Kernel Regression Method for Fitting Surface of Scattered Points

The fitting surface of scattered points is a basic problem in computer graphics. This paper proposed a new way to reconstruct meshes from unorganized points, which uses a mature technique nonparametric filter in 2D signal processing. This method generates a order-n continuous surface to guarantee the continuity of the surface, and the user can define any type of mesh topology. It’s easy to adjust the density of the mesh points in the region of interest or where the curvature is large. And the LOD model is easy to set up. The accuracy of the fitting can be modified by the filter parameter, and the direction of the filter is adaptive to maintain the characteristic of the result surface. On the other hand, it avoids the time consuming reconstructing process like iterative subdivision surface, Delaunay triangulation and the resampling in point cloud data. The robustness of the method is better when dealing with noisy and nonuniform sampling data cloud.
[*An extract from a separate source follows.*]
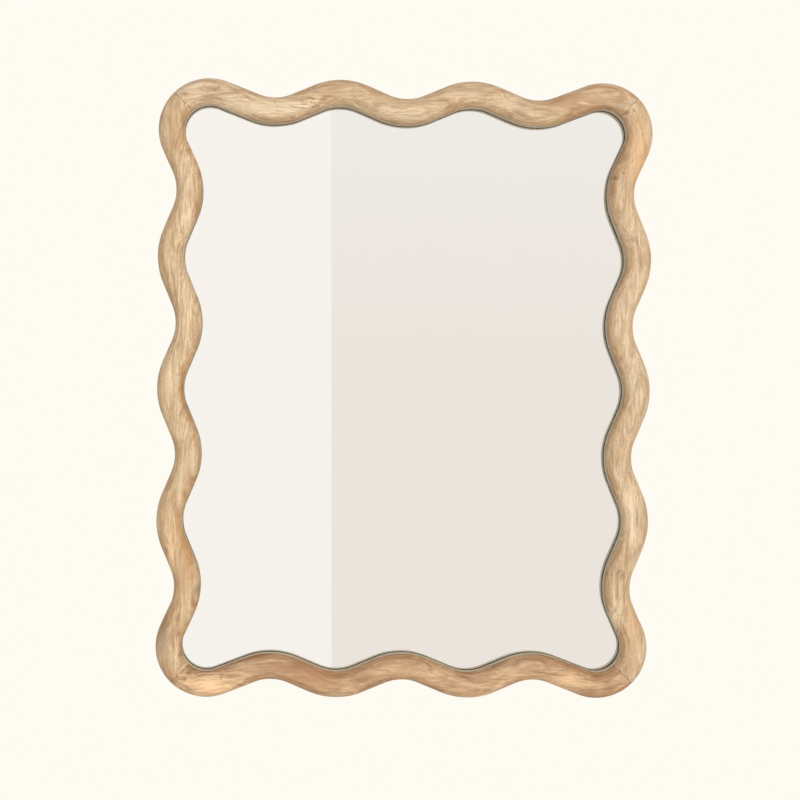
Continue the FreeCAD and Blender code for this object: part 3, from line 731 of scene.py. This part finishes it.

The experiments show that this algorithm generates accurate continuous surfaces, and becomes more efficient. If only the surface and its first derivative should be estimated, the Nadaray-Watson fast algorithm reduce the time complexity of the algorithm to O(N), far less then other surface reconstructed methods. And some useful information such as the density of local points cloud and the normal vectors of the vertexes on the mesh can be estimated in the process. The surface constructed by this algorithm can retains all the advantage listed above on DEM data. But if the points cannot be projected onto a 2D plan, the reconstructed process will include generating basic meshes and stitching the surface path. And the continuity on the margin cannot be guaranteed.